─── INPUT ROWS

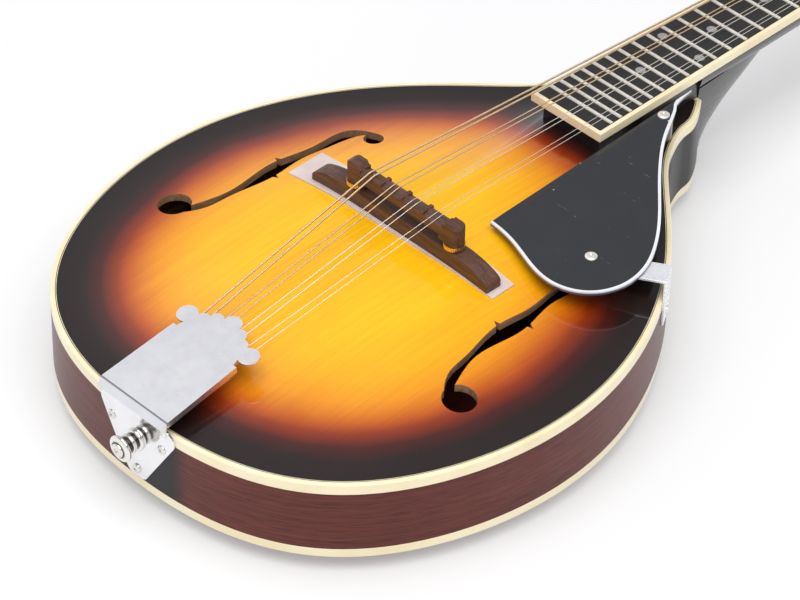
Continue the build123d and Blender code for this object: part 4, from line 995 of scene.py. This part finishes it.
def hook_loop(start, towards, radius):
    """The wire eye over a hook and the turns that lock it, at a string's tail end."""
    tangent = (towards - start) / np.linalg.norm(towards - start)
    side = np.array([1.0, 0, 0])
    angles = np.linspace(math.radians(20), math.radians(340), 32)
    ring = [start + tangent * (EYE_RADIUS * math.cos(a) - EYE_RADIUS) + side * EYE_RADIUS * math.sin(a)
            for a in angles]
    up = np.cross(side, tangent)
    wrap_radius = 1.9 * radius
    turns = np.linspace(0, WRAP_TURNS * 2 * math.pi, 140)
    wrap = [start + tangent * (WRAP_START + t / (2 * math.pi) * 2.1 * radius)
            + wrap_radius * (math.cos(t) * side + math.sin(t) * up) for t in turns]
    return [tube("eye", ring, radius, 8), tube("wrap", wrap, radius * 0.9, 6)]


def make_strings(name, look):
    """Strings that follow the saddle between their hooks and the nut."""
    lines = string_lines(name)
    parts = {"tail": [], "scale": [], "nut": [], "loops": []}
    for (hook, saddle, nut_front, nut_back, post), radius in lines:
        over_nut = np.concatenate([straight(nut_front, nut_back, 4)[:-1], straight(nut_back, post, 12)])
        parts["tail"].append(tube("tail", straight(hook, saddle), radius))
        parts["scale"].append(tube("scale", straight(saddle, nut_front, 50), radius))
        parts["nut"].append(tube("nut", over_nut, radius))
        parts["loops"] += hook_loop(hook, saddle, radius)
    for label, meshes in parts.items():
        mesh = join_meshes(f"{name}_{label}", meshes)
        mesh.materials.append(LOOKS["plain" if label == "loops" else look])
        smooth(mesh, 50)
        piece = bpy.data.objects.new(f"{name}_{label}", mesh)
        bpy.context.scene.collection.objects.link(piece)
        if label == "tail":
            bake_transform(piece)
        elif label == "scale":
            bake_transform(piece)
        else:
            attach(piece, "body")
        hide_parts(name)


make_strings("wound_strings", "wound")
make_strings("plain_strings", "plain")

# ------------------------------------------------------------------ looks of the CAD nodes
SHOWN_NODES = {
    "side": ("back_plate", "rim_bass", "rim_treble"),
    "inner": ("linings", "neck_block", "tail_block", "tone_bars"),
    "neck": ("neck",),
    "black_gloss": ("heel_cap", "headstock_overlay", "pickguard_block"),
    "nickel": ("frets",),
    "pearl": ("fret_markers",),
    "ebony": ("fingerboard",),
    "chrome": ("tuner_bushings",),
    "foam": ("bridge_film",),
    "brass": ("bridge_studs", "thumbwheel_bass", "thumbwheel_treble"),
    "guard": ("pickguard",),
}
NODE_LOOKS = {name: look for look, names in SHOWN_NODES.items() for name in names}
for name, thing in cad.items():
    look = NODE_LOOKS.get(name) or ("chrome" if "knob" in name else "machine")
    thing.data.materials.clear()
    thing.data.materials.append(LOOKS[look])

# ------------------------------------------------------------------ studio
CAMERA_PLACE = Vector((0.95693, -0.99007, 1.20275))
CAMERA_YAW = -0.77219
CAMERA_DIP = 0.71189
CAMERA_ROLL = 0.025225
CAMERA_LENS = 177.68


def add_camera():
    level = math.cos(CAMERA_DIP)
    forward = Vector((math.sin(CAMERA_YAW) * level, math.cos(CAMERA_YAW) * level, -math.sin(CAMERA_DIP)))
    right = forward.cross(Vector((0, 0, 1))).normalized()
    up = right.cross(forward)
    turned_right = math.cos(CAMERA_ROLL) * right + math.sin(CAMERA_ROLL) * up
    turned_up = math.cos(CAMERA_ROLL) * up - math.sin(CAMERA_ROLL) * right
    lens = bpy.data.cameras.new("camera")
    lens.lens = CAMERA_LENS
    lens.sensor_width = 36
    lens.clip_end = 20
    camera = bpy.data.objects.new("camera", lens)
    turn = Matrix((turned_right, turned_up, -forward)).transposed().to_4x4()
    camera.matrix_world = Matrix.Translation(CAMERA_PLACE) @ turn
    bpy.context.scene.collection.objects.link(camera)
    bpy.context.scene.camera = camera


def add_softbox(name, place, aim, size, power):
    light = bpy.data.lights.new(name, "AREA")
    light.shape = "RECTANGLE"
    light.size, light.size_y = size
    light.energy = power
    holder = bpy.data.objects.new(name, light)
    holder.location = place
    holder.rotation_euler = (Vector(aim) - Vector(place)).to_track_quat("-Z", "Y").to_euler()
    bpy.context.scene.collection.objects.link(holder)


def add_floor():
    mesh = bpy.data.meshes.new("floor")
    reach = 4.0
    level = cad_box[0][2] - 0.2 * MM
    corners = [(x * reach, y * reach, level) for x, y in ((-1, -1), (1, -1), (1, 1), (-1, 1))]
    mesh.from_pydata(corners, [], [(0, 1, 2, 3)])
    mat, shader = start_material("floor_white", Roughness=0.7, Emission_Strength=0.30)
    colour = ramp(mat, noise(mat, 3.0, 2.0), [(0.3, (0.56, 0.56, 0.565)), (0.7, (0.58, 0.58, 0.58))])
    connect(mat, colour, shader.inputs["Base Color"])
    shader.inputs["Emission Color"].default_value = (1.0, 0.995, 0.99, 1.0)
    mesh.materials.append(mat)
    floor = bpy.data.objects.new("floor", mesh)
    bpy.context.scene.collection.objects.link(floor)


def add_world():
    """White surroundings low down, dim ones above, and a soft glow from the bass side."""
    world = bpy.data.worlds.new("studio")
    world.use_nodes = True
    background = world.node_tree.nodes["Background"]
    ray = node(world, "ShaderNodeTexCoord").outputs["Generated"]
    height = node(world, "ShaderNodeSeparateXYZ", {"Vector": ray}).outputs["Z"]
    sky = ramp(world, height, [
        (0.0, (0.95, 0.96, 1.0)), (0.30, (0.84, 0.85, 0.89)), (0.52, (0.26, 0.26, 0.28)),
        (0.8, (0.22, 0.22, 0.24)), (1.0, (0.6, 0.6, 0.62)),
    ])
    aim = Vector((-0.70, 0.08, 0.71)).normalized()
    facing = vector_math(world, "DOT_PRODUCT", ray, aim).outputs["Value"]
    glow = ramp(world, facing, [
        (0.82, (0, 0, 0)), (0.92, (0.15, 0.15, 0.16)), (0.985, (0.74, 0.745, 0.76)),
    ], True)
    connect(world, mix(world, 1.0, sky, glow, "ADD"), background.inputs["Color"])
    bpy.context.scene.world = world


add_camera()
add_floor()
add_world()
add_softbox("overhead", (0.7, -0.7, 2.5), (0.7, -0.7, 0), (3.0, 3.0), 85)
bpy.context.scene.view_settings.view_transform = "Standard"
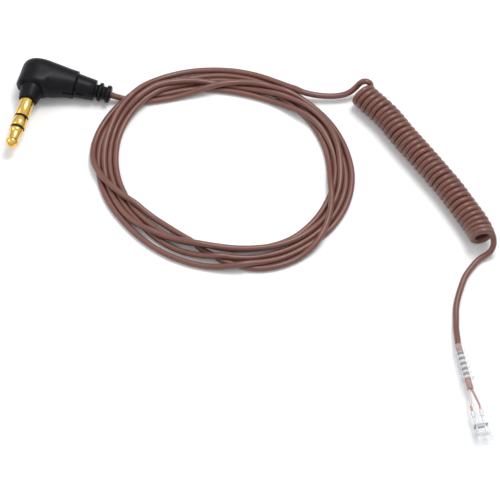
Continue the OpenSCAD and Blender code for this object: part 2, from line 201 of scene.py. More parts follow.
class ConnectorSettings(bpy.types.PropertyGroup):
    """Sizes and colours of the headset connector"""

    length: FloatProperty(
        name="Length", description="From the cord's entry to the mouth", default=0.0242, unit="LENGTH"
    )
    relief_length: FloatProperty(
        name="Relief length", description="Length of the ribbed strain relief", default=0.0089, unit="LENGTH"
    )
    width: FloatProperty(
        name="Width", description="Width of the body's straight end", default=0.0063, unit="LENGTH"
    )
    height: FloatProperty(
        name="Height", description="Height of the body's straight end", default=0.005, unit="LENGTH"
    )
    tint: FloatVectorProperty(
        name="Tint",
        description="Colour of the clear plastic",
        default=(0.8, 0.83, 0.87),
        subtype="COLOR",
    )


class StageSettings(bpy.types.PropertyGroup):
    """Camera, lights and floor"""

    elevation: FloatProperty(
        name="Elevation", description="Height angle of the camera", default=math.radians(59), subtype="ANGLE"
    )
    distance: FloatProperty(name="Distance", description="Camera to aim point", default=0.6, unit="LENGTH")
    lens: FloatProperty(name="Lens", description="Focal length in millimetres", default=184.75)
    aim: FloatVectorProperty(
        name="Aim",
        description="Point on the floor that the camera looks at",
        default=(0.0014, 0.0, 0.0),
        subtype="XYZ",
    )
    key_power: FloatProperty(
        name="Key light", description="Power of the key light", default=1.75, unit="POWER"
    )
    sky: FloatProperty(name="Sky", description="Strength of the surrounding light", default=0.84)


# ---------------------------------------------------------------- curves and meshes


def unit(vectors):
    """Each row divided by its length."""
    return vectors / np.linalg.norm(vectors, axis=-1, keepdims=True)


def spline(knots, values, at):
    """Natural cubic spline: the smooth curve through the values at the knots, read at new places."""
    knots = np.asarray(knots, float)
    values = np.asarray(values, float).reshape(len(knots), -1)
    step = np.diff(knots)
    count = len(knots)
    matrix = np.eye(count)
    right = np.zeros_like(values)
    inner = np.arange(1, count - 1)
    matrix[inner, inner - 1] = step[:-1]
    matrix[inner, inner] = 2 * (step[:-1] + step[1:])
    matrix[inner, inner + 1] = step[1:]
    slope = np.diff(values, axis=0) / step[:, None]
    right[1:-1] = 6 * np.diff(slope, axis=0)
    bend = np.linalg.solve(matrix, right)
    cell = np.clip(np.searchsorted(knots, at, side="right") - 1, 0, count - 2)
    width = step[cell][:, None]
    ahead = (knots[cell + 1] - at)[:, None]
    behind = (at - knots[cell])[:, None]
    return (
        (bend[cell] * ahead**3 + bend[cell + 1] * behind**3) / (6 * width)
        + (values[cell] / width - bend[cell] * width / 6) * ahead
        + (values[cell + 1] / width - bend[cell + 1] * width / 6) * behind
    )


def run_length(points):
    """Distance along a polyline at each of its points, from zero."""
    return np.concatenate([[0.0], np.cumsum(np.linalg.norm(np.diff(points, axis=0), axis=1))])


def smooth_route(points, spacing):
    """Evenly spaced points on the smooth curve through the given ones."""
    points = np.asarray(points, float)
    along = run_length(points)
    fine = spline(along, points, np.linspace(0, along[-1], 12 * len(points)))
    reach = run_length(fine)
    even = np.linspace(0, reach[-1], int(reach[-1] / spacing) + 1)
    return np.column_stack([np.interp(even, reach, fine[:, axis]) for axis in range(3)])


def make_mesh(name, points, quads, caps, uvs=None):
    """Mesh of a grid's points with its quads, flat end caps and, if given, a UV for each quad corner."""
    mesh = bpy.data.meshes.new(name)
    mesh.from_pydata(points.tolist(), [], quads.tolist() + [cap.tolist() for cap in caps])
    if uvs is not None:
        layer = mesh.uv_layers.new(name="route")
        corners = np.zeros((len(mesh.loops), 2), np.float32)
        corners[: len(uvs)] = uvs
        layer.data.foreach_set("uv", corners.ravel())
    mesh.polygons.foreach_set("use_smooth", np.ones(len(mesh.polygons), bool))
    mesh.update()
    piece = bpy.data.objects.new(name, mesh)
    bpy.context.scene.collection.objects.link(piece)
    return piece


def grid_piece(name, rings, loop=False, uvs=None):
    """Closed surface from a grid of points, rings by sides: neighbouring rings are joined all round.

    A looped grid joins its last ring to its first; otherwise both ends are closed with a flat face.
    """
    count, sides = rings.shape[:2]
    ring, side = np.meshgrid(np.arange(count if loop else count - 1), np.arange(sides), indexing="ij")
    after = (ring + 1) % count
    beside = (side + 1) % sides
    quads = np.stack(
        [ring * sides + side, ring * sides + beside, after * sides + beside, after * sides + side], -1
    )
    caps = [] if loop else [np.arange(sides)[::-1], (count - 1) * sides + np.arange(sides)]
    return make_mesh(name, rings.reshape(-1, 3), quads.reshape(-1, 4), caps, uvs)


def swept_tube(name, path, radius, sides, lift):
    """Round tube along a path: each ring is the circle of the radius square to the path.

    lift points away from the path at each point, and sets where the tube's seam runs. The UV map holds
    the share of the way round and the distance along, in metres.
    """
    ahead = unit(np.gradient(path, axis=0))
    rise = unit(lift - np.sum(lift * ahead, axis=1, keepdims=True) * ahead)
    across = np.cross(ahead, rise)
    angle = np.arange(sides) * 2 * math.pi / sides
    rings = path[:, None] + radius * (
        np.cos(angle)[None, :, None] * rise[:, None] + np.sin(angle)[None, :, None] * across[:, None]
    )
    along = run_length(path)
    ring, side = np.meshgrid(np.arange(len(path) - 1), np.arange(sides), indexing="ij")
    corners = [(side, ring), (side + 1, ring), (side + 1, ring + 1), (side, ring + 1)]
    uvs = np.stack([np.stack([s / sides, along[r]], -1) for s, r in corners], 2).reshape(-1, 2)
    return grid_piece(name, rings, uvs=uvs)


class Placement:
    """A local frame: its origin, in metres, and its three axes, all given in the part's frame."""

    def __init__(self, origin, x_axis, y_axis, z_axis):
        self.origin = np.asarray(origin, float)
        self.axes = np.array([x_axis, y_axis, z_axis], float)

    def put(self, local):
        """Local points, in millimetres, moved into the part's frame in metres."""
        return self.origin + MM * np.asarray(local, float) @ self.axes


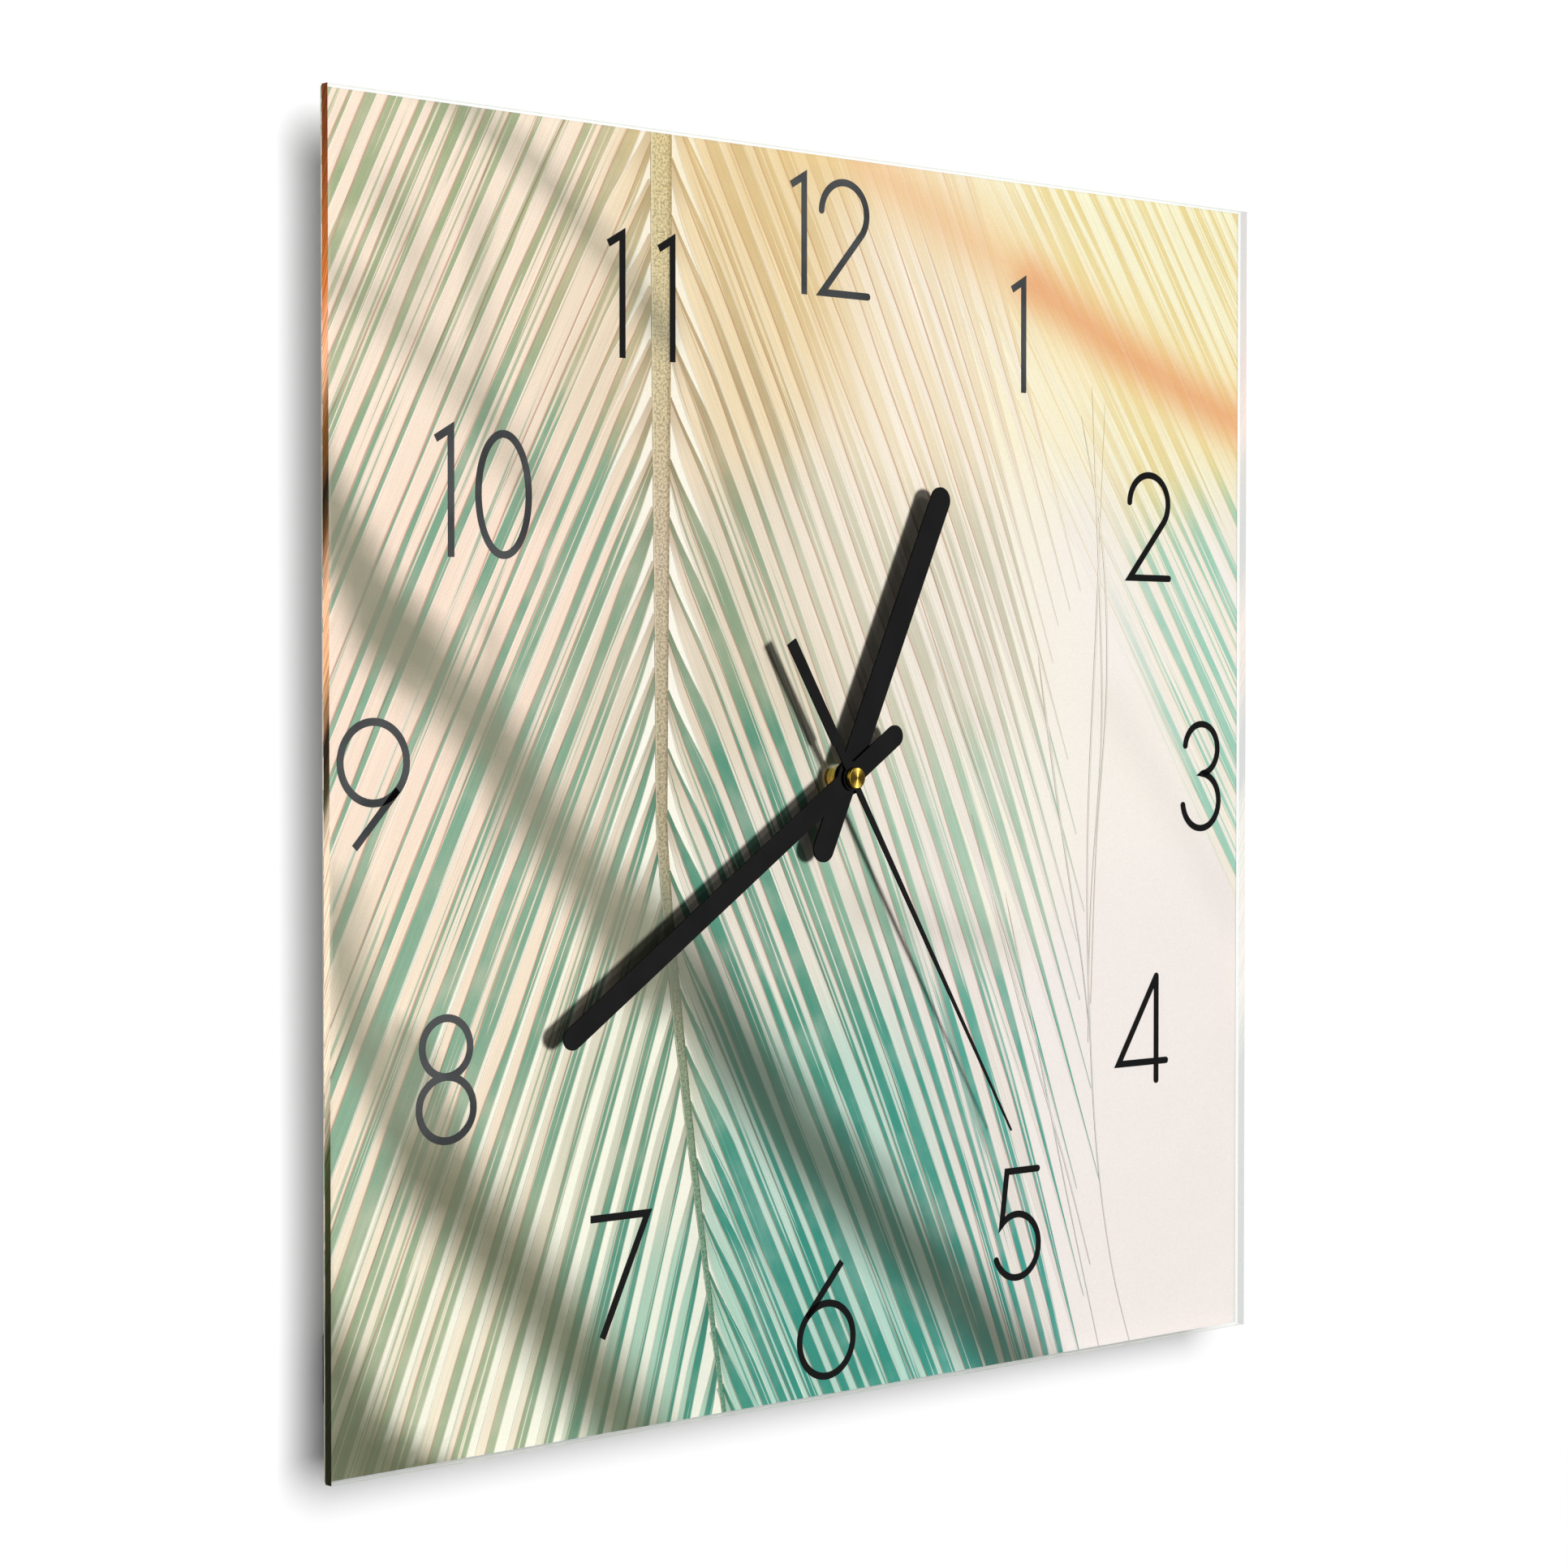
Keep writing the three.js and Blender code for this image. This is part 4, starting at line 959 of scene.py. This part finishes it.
def glass_shader():
    """Clear polished glass: broad faces show what is behind, cut edges glow with a painted reflection of the
    picture.
    """
    shader = Shader("clear_glass")
    normal = shader.node("TexCoord").outputs["Normal"]
    normal_x, normal_y, normal_z = shader.split(normal)
    broad = shader.step(0.55, 0.75, shader.math("ABSOLUTE", normal_y))

    # Painted reflection: the left cut edge is painted in slanting streaks of the picture's colours, standing
    # in for the print seen through the edge.
    _, place_y, place_z = shader.place_mm()
    slanted = shader.plus(place_z, shader.times(place_y, 2.4))
    slide = shader.noise(shader.join(shader.times(slanted, 0.06)), 1.0, 2.0)
    height = shader.plus(slanted, shader.times(shader.minus(slide, 0.5), 18.0))
    left_tone = shader.ramp(
        shader.step(-200.0, 105.0, height),
        [
            (0.04, (26, 28, 12)),
            (0.16, (66, 70, 36)),
            (0.22, (232, 214, 188)),
            (0.44, (240, 214, 184)),
            (0.50, (66, 60, 38)),
            (0.56, (40, 26, 12)),
            (0.62, (214, 158, 108)),
            (0.70, (250, 190, 150)),
            (0.76, (96, 62, 24)),
            (0.80, (26, 18, 10)),
            (0.86, (120, 72, 26)),
            (0.90, (246, 182, 140)),
            (0.95, (200, 110, 48)),
            (1.0, (104, 52, 20)),
        ],
    )
    fine = shader.noise(shader.join(shader.times(slanted, 0.55)), 1.0, 3.0, 0.7)
    fine_step = shader.step(0.40, 0.60, fine, 0.62, 1.12)
    left_tone = shader.shaded(left_tone, fine_step)
    # Painted light: the other cut edges are painted pale, mint below and cream above, as if light ran through
    # the glass.
    painted_pale_edge_light = shader.mix(shader.step(-0.3, 0.3, normal_z), linear(214, 232, 218), linear(250, 246, 236))
    on_left = shader.step(0.5, 0.8, shader.times(normal_x, -1.0))
    edge_tone = shader.mix(on_left, painted_pale_edge_light, left_tone)

    scratches = shader.noise(shader.place((1, 1, 40)), 900.0, 2.0)
    ripple = shader.node("Bump", {"Height": scratches, "Strength": 0.05, "Distance": 0.00005})
    # Painted glow: the cut edges emit their painted tones, so that they look lit without a lamp.
    painted_edge_glow_look = {
        "Base Color": edge_tone,
        "Roughness": 0.16,
        "Emission Color": edge_tone,
        "Emission Strength": 0.5,
        "Normal": ripple.outputs[0],
    }
    edge = shader.node("BsdfPrincipled", painted_edge_glow_look).outputs[0]
    shader.tree.nodes.remove(shader.surface)

    through = shader.node("BsdfTransparent", {"Color": (0.985, 0.995, 0.988, 1)}).outputs[0]
    smear = shader.noise(shader.place(), 22.0, 3.0)
    gloss_look = {"Roughness": shader.step(0.4, 0.7, smear, 0.012, 0.035)}
    gloss = shader.node("BsdfGlossy", gloss_look).outputs[0]
    mirrored = shader.node("Fresnel", {"IOR": 1.5}).outputs[0]

    # Light that leaves the glass isn't mirrored again, and an edge seen from inside is mostly clear.
    inside = shader.node("NewGeometry").outputs["Backfacing"]
    pane = shader.mix_surfaces(shader.times(mirrored, shader.minus(1.0, inside)), through, gloss)
    veil = shader.mix_surfaces(shader.times(inside, 0.72), edge, through)
    shader.put(shader.output.inputs["Surface"], shader.mix_surfaces(broad, veil, pane))
    return shader.material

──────

→ SHORT TASK
Look through the entries above for the word "this". Copy every line where it shows up.

→ FINISHED ANSWER
Continue the build123d and Blender code for this object: part 4, from line 995 of scene.py. This part finishes it.
Continue the OpenSCAD and Blender code for this object: part 2, from line 201 of scene.py. More parts follow.
Keep writing the three.js and Blender code for this image. This is part 4, starting at line 959 of scene.py. This part finishes it.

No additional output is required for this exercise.